+++ RECORDS +++

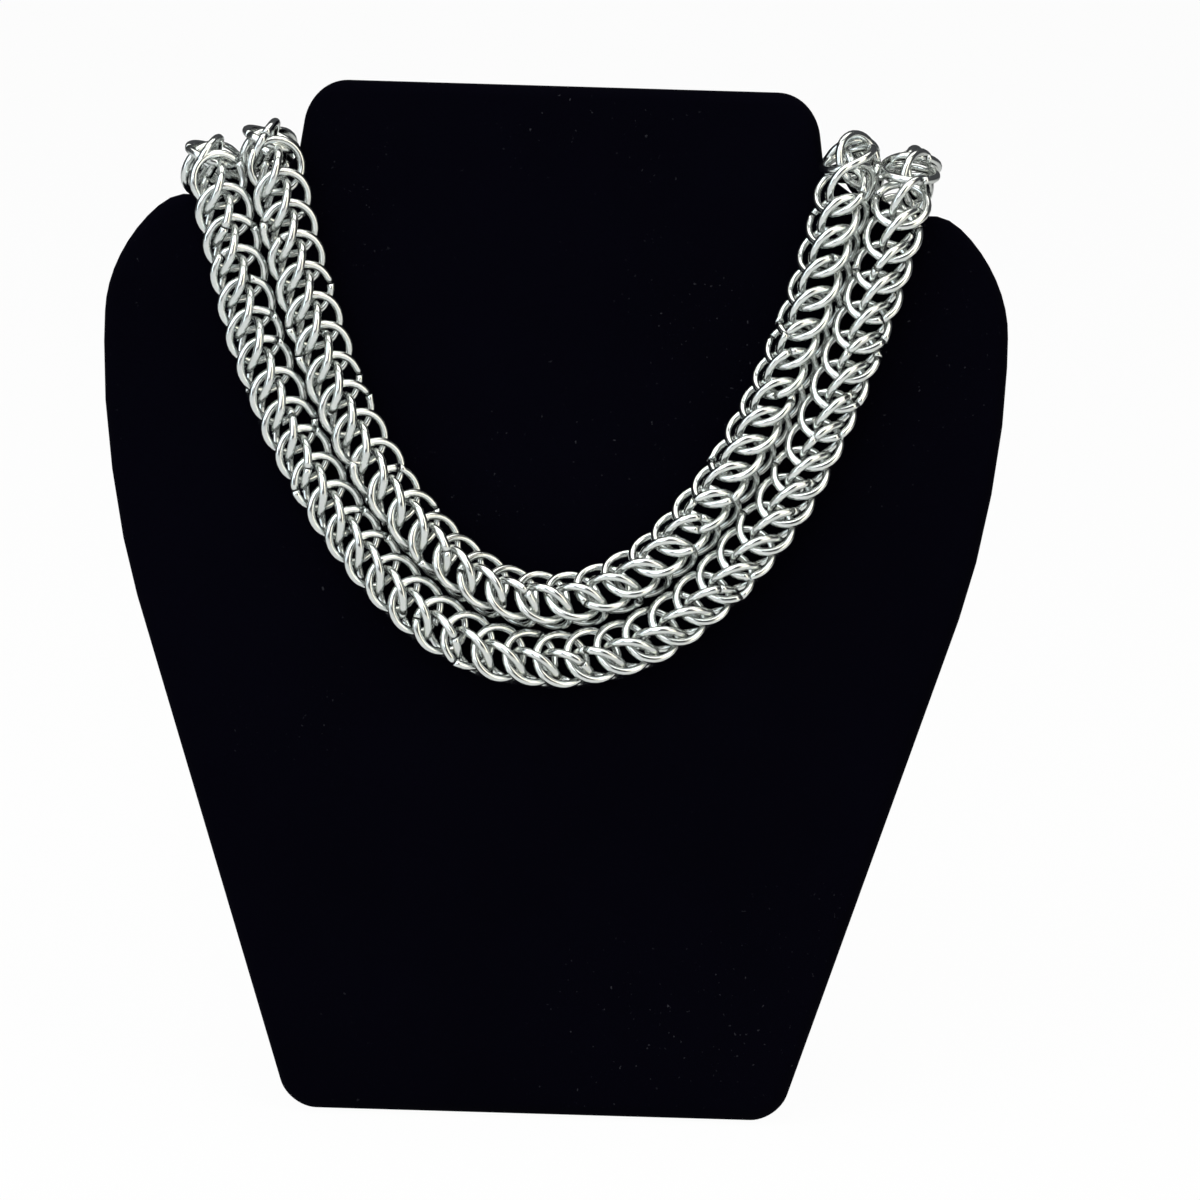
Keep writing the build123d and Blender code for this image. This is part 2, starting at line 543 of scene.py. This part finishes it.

+++
+++ RECORDS +++

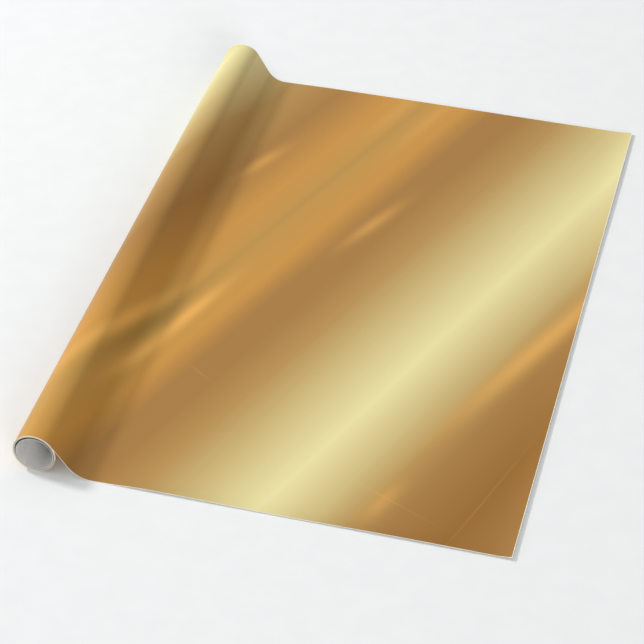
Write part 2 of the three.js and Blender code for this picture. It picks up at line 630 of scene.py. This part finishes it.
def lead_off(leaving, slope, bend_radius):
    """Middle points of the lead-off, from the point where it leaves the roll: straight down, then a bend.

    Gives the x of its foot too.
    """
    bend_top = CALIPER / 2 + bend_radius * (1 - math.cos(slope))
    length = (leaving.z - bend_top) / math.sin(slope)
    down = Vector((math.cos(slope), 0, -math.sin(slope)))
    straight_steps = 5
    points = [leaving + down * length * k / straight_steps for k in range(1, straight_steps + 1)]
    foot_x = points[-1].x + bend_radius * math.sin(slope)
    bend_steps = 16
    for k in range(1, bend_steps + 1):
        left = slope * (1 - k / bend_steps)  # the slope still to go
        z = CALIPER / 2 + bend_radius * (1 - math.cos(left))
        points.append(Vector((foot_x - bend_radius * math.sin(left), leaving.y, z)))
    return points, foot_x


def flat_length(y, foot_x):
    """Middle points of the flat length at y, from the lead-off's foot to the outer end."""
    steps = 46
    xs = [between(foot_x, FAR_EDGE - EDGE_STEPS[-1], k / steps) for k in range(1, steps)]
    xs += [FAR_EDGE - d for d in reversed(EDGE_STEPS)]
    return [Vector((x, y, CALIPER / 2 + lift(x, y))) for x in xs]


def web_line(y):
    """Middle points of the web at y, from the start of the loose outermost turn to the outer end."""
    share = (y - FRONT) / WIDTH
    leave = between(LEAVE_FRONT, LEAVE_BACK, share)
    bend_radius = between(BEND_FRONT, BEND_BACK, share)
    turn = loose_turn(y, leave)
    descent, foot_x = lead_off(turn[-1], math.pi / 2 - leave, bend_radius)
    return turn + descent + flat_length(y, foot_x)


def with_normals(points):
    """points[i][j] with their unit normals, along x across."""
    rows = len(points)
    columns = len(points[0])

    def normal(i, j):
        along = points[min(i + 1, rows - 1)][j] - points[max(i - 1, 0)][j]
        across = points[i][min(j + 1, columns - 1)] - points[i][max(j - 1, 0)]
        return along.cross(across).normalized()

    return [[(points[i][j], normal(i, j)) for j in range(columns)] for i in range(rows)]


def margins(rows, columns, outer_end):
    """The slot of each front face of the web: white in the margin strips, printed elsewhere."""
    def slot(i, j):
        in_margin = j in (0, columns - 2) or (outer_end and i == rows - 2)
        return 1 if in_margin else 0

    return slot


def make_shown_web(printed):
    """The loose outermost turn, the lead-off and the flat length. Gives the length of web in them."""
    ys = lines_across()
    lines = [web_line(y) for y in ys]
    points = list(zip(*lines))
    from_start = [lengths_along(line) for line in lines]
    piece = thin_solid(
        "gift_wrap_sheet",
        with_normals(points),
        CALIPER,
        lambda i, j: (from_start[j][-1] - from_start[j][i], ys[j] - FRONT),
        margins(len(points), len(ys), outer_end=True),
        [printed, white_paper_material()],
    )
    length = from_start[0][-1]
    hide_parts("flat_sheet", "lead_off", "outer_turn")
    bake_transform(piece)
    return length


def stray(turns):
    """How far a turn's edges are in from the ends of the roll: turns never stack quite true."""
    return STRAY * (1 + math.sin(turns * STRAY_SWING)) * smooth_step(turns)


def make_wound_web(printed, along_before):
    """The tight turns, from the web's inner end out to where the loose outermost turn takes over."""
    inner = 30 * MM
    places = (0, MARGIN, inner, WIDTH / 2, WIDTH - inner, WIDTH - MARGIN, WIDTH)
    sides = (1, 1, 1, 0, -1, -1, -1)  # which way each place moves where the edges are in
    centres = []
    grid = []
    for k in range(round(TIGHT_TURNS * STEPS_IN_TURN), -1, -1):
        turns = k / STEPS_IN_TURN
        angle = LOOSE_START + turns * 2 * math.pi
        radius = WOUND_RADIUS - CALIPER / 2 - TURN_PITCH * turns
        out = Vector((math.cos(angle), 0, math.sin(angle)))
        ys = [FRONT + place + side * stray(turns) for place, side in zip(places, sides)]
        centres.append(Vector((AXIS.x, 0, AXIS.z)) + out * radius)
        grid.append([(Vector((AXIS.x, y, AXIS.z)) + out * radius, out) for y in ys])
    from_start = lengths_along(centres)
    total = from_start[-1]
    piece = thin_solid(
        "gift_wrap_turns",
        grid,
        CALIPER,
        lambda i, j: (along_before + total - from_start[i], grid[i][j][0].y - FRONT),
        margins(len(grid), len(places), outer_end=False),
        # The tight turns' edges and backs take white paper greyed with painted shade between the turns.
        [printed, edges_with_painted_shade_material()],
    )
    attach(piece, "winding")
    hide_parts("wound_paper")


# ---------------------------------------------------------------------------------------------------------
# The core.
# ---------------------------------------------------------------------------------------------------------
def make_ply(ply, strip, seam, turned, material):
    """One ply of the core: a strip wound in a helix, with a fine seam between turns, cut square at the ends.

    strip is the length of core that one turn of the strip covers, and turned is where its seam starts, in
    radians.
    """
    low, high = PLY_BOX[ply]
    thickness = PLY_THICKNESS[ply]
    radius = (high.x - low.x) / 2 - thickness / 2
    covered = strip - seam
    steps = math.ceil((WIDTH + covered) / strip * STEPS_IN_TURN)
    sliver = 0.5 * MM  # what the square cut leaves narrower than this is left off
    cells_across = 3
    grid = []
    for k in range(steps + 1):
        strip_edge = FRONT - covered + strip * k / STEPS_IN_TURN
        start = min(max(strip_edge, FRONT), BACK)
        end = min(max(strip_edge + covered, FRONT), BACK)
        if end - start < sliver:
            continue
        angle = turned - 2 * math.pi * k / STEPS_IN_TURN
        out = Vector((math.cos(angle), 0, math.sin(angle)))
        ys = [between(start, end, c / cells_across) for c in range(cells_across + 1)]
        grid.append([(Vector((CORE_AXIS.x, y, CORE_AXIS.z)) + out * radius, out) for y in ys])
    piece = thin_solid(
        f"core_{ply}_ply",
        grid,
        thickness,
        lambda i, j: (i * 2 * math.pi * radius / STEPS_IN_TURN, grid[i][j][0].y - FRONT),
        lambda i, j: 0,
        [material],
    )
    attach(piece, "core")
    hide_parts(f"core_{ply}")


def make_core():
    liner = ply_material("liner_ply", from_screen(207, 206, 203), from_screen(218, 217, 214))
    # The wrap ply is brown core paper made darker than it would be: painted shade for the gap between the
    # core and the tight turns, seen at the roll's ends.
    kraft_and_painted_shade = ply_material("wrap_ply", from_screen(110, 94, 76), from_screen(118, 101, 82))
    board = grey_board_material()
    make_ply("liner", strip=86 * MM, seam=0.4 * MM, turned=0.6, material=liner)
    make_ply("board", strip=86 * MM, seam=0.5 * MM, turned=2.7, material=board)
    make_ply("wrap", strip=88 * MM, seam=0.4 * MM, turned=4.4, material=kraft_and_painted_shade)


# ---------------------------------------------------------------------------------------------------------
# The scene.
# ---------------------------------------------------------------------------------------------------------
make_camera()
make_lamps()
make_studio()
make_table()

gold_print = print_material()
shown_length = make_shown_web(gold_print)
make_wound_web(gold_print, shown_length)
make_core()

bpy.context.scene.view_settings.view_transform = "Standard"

+++
+++ RECORDS +++

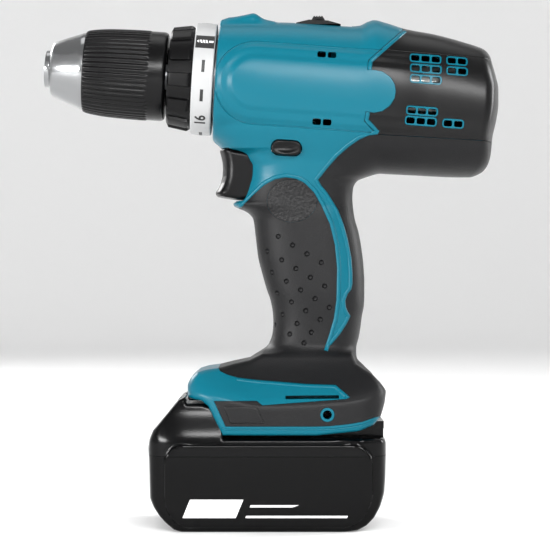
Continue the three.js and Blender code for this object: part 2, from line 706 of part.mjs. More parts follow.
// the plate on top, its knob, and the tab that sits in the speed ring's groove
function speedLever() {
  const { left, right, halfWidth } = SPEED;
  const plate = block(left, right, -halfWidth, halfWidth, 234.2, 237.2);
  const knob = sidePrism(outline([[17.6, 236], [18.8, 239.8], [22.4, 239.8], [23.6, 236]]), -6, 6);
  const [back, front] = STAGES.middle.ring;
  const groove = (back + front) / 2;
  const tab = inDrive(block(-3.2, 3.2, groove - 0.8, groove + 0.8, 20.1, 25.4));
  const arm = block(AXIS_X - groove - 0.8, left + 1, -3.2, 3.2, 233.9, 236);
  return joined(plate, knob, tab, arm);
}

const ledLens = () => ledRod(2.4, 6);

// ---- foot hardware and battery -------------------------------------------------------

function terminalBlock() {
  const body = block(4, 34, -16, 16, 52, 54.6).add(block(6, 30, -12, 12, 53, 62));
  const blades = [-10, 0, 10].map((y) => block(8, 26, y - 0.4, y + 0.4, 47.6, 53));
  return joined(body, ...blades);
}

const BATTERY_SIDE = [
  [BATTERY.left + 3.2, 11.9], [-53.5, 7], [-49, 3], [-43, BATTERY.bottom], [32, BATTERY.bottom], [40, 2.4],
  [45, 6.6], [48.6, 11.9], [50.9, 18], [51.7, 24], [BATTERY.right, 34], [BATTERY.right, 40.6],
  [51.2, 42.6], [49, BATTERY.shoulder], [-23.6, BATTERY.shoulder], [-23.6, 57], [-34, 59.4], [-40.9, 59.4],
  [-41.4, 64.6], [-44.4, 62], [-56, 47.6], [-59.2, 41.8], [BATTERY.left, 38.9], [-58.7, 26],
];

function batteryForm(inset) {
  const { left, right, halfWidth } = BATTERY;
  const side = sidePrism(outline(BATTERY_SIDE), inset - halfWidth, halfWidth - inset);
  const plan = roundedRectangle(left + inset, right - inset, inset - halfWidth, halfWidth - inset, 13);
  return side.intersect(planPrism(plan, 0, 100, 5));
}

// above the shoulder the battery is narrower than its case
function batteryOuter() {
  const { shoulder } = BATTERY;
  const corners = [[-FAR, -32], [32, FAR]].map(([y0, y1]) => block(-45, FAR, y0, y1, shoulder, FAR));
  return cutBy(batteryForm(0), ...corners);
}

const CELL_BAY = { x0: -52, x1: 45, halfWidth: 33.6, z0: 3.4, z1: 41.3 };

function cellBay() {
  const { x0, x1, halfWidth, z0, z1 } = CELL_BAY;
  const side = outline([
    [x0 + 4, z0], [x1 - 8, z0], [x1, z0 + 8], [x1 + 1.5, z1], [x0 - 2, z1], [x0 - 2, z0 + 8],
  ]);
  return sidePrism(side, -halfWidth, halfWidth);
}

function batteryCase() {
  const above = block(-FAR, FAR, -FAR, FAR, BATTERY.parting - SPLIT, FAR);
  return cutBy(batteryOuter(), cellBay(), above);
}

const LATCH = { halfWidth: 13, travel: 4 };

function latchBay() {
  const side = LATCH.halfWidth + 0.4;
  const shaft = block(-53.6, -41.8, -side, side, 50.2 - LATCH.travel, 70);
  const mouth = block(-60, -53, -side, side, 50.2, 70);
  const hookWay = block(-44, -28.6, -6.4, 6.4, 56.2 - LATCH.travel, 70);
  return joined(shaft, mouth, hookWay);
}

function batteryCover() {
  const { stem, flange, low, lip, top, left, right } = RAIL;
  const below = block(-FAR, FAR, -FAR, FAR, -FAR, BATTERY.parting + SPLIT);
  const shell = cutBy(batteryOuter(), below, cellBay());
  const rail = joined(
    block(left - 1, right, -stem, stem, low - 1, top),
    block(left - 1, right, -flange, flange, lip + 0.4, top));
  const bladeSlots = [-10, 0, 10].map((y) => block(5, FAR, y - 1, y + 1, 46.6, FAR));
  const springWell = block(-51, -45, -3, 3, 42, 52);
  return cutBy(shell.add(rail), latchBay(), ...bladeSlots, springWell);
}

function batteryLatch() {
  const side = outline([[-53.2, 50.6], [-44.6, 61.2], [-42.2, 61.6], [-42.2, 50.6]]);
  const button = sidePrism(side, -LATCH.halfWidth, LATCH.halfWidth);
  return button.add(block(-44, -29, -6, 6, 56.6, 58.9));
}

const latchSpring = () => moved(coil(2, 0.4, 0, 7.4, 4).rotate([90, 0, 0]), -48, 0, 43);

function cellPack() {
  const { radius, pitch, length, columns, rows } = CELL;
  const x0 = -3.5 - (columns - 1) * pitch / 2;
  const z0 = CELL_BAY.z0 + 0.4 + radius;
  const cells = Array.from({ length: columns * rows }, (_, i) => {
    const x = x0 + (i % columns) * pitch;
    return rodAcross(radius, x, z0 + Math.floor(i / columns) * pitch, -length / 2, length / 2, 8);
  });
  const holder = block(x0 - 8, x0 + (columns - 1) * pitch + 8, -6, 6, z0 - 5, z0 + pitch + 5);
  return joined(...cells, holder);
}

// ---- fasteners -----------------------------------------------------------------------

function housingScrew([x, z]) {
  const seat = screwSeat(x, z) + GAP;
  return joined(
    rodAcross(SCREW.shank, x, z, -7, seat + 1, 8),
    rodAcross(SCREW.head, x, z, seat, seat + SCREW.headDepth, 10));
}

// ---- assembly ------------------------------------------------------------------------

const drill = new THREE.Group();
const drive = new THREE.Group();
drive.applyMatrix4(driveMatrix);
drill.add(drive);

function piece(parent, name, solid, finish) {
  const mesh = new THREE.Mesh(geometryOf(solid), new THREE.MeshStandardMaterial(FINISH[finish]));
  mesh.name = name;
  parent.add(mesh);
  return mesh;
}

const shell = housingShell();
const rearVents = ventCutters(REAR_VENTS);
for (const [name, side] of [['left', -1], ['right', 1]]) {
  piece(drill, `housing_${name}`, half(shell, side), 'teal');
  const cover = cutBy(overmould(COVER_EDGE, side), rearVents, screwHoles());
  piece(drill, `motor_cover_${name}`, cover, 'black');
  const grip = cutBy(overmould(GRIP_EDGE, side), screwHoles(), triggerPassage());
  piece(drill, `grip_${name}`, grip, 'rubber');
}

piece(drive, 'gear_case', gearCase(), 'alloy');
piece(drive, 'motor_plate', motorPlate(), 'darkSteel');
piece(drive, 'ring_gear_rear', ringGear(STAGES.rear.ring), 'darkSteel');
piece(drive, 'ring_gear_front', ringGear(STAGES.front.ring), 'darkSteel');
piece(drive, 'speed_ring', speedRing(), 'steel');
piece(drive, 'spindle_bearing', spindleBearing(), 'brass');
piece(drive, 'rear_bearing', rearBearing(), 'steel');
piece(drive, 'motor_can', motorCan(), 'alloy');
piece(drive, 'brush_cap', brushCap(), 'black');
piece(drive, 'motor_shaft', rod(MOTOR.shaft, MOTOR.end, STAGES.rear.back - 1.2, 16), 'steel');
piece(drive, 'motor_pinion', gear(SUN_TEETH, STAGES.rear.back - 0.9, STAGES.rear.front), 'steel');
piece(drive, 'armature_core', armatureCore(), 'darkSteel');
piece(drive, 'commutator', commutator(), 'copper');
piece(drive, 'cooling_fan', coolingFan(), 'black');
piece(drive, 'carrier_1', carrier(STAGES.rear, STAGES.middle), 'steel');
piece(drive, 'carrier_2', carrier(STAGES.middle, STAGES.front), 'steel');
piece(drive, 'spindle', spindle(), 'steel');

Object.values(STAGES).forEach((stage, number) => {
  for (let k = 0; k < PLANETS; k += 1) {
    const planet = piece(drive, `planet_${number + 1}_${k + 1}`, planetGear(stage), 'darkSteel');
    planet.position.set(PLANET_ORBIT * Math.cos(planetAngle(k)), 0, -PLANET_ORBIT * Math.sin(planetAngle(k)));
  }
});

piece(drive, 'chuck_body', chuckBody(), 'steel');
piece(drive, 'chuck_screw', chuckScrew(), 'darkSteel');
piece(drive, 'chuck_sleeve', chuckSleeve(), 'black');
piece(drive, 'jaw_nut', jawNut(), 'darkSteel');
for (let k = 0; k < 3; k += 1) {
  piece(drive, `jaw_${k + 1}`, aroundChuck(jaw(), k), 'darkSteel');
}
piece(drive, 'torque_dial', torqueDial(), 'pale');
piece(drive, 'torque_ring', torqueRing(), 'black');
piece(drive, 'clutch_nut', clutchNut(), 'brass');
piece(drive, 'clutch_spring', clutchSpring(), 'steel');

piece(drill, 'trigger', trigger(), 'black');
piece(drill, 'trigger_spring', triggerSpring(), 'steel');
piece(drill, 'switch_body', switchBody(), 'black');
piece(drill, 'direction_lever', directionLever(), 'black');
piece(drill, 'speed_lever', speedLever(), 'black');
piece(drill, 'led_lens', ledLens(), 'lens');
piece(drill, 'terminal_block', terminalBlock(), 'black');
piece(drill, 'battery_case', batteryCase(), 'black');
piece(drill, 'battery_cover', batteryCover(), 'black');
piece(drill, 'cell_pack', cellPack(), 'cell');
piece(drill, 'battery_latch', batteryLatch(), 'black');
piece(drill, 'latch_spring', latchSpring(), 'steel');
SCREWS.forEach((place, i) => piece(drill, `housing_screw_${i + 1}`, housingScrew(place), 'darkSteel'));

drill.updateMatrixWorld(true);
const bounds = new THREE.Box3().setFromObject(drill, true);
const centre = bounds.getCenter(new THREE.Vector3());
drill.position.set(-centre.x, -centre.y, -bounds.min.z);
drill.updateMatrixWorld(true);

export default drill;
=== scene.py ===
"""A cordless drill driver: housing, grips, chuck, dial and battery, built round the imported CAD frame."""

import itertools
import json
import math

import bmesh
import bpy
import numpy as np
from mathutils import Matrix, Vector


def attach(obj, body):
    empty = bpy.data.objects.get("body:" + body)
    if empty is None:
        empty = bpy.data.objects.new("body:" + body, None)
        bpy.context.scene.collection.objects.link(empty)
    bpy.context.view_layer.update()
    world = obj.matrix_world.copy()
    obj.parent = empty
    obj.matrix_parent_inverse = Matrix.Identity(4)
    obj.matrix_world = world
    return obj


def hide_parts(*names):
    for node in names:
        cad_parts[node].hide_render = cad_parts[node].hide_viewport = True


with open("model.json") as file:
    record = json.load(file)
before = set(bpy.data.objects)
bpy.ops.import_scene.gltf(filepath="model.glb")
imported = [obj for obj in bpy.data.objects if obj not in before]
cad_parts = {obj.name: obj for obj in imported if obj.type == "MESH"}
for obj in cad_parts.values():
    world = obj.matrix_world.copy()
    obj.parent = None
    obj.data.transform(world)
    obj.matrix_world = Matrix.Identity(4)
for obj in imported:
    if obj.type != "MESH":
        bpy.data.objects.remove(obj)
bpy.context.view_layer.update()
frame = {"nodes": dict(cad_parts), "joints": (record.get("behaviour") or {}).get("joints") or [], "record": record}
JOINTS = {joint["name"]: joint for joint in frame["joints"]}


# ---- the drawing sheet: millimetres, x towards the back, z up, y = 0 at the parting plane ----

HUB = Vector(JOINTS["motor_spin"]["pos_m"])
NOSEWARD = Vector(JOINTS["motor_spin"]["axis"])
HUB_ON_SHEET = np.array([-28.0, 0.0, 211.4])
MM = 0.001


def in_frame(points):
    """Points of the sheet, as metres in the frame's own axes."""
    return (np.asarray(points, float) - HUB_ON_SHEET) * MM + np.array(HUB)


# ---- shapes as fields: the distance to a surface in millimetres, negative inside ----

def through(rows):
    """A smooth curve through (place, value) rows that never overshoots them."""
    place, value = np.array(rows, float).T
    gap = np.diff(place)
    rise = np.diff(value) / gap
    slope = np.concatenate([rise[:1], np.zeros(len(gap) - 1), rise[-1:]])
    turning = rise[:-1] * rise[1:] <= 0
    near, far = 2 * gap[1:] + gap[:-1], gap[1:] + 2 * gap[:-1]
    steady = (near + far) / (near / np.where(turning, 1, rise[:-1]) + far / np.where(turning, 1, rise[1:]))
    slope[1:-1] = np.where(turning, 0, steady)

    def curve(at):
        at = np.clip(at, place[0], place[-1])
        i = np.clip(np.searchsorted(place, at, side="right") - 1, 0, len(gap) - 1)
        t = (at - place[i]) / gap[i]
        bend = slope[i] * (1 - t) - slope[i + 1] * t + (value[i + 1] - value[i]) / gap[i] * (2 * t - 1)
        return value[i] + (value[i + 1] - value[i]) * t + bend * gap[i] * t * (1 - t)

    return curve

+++

=== SET TASK ===
Go through the material line by line. Show each line that contains the string "data".

=== EXERCISE RESPONSE ===
    empty = bpy.data.objects.get("body:" + body)
        empty = bpy.data.objects.new("body:" + body, None)
before = set(bpy.data.objects)
imported = [obj for obj in bpy.data.objects if obj not in before]
    obj.data.transform(world)
        bpy.data.objects.remove(obj)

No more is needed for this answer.